• Task instructions
Single out the lines that include the word "bodies". Copy them.

------------------------------------------------------------

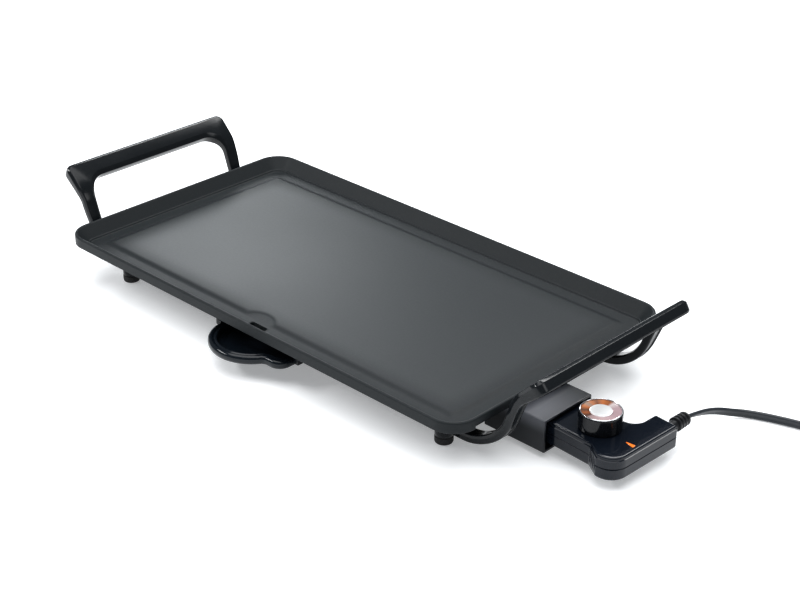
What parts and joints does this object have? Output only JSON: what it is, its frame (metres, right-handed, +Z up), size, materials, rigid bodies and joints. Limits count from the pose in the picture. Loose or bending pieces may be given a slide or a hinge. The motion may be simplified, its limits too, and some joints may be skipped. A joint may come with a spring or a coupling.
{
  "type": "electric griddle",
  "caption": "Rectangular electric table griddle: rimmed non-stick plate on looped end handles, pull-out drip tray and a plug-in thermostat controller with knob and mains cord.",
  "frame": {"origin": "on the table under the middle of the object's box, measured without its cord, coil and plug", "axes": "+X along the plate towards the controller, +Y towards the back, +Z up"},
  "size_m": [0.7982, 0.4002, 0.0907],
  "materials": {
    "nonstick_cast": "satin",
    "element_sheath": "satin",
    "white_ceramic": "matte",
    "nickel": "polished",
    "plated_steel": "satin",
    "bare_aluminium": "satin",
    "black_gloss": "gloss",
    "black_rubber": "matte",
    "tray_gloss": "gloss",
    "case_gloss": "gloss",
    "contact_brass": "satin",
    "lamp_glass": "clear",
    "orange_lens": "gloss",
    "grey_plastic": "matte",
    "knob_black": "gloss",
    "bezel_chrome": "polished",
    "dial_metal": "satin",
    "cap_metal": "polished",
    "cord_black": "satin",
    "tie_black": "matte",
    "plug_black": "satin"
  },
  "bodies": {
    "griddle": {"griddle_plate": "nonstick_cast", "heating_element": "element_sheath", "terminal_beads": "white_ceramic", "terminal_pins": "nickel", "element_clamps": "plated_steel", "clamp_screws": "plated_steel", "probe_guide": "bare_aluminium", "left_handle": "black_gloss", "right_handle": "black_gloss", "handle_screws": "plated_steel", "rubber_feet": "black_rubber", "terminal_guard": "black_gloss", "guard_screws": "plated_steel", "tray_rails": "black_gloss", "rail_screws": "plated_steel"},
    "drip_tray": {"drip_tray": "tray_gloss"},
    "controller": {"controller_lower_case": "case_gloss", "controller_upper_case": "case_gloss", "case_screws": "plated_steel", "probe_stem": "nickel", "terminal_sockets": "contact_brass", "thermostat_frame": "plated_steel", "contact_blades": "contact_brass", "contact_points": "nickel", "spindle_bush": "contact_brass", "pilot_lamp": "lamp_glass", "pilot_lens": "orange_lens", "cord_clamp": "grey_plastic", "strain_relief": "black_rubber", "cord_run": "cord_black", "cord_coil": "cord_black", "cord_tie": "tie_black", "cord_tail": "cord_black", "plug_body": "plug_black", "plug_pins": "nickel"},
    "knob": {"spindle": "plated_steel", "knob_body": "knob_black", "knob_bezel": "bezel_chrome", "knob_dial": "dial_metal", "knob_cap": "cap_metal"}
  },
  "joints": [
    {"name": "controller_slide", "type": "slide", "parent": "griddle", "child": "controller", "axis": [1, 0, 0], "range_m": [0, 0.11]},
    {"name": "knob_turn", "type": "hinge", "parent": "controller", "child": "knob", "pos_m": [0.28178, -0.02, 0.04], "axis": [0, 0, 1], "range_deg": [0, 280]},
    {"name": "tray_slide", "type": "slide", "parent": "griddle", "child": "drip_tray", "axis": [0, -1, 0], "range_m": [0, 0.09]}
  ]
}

------------------------------------------------------------

• Written reply
What parts and joints does this object have? Output only JSON: what it is, its frame (metres, right-handed, +Z up), size, materials, rigid bodies and joints. Limits count from the pose in the picture. Loose or bending pieces may be given a slide or a hinge. The motion may be simplified, its limits too, and some joints may be skipped. A joint may come with a spring or a coupling.
  "bodies": {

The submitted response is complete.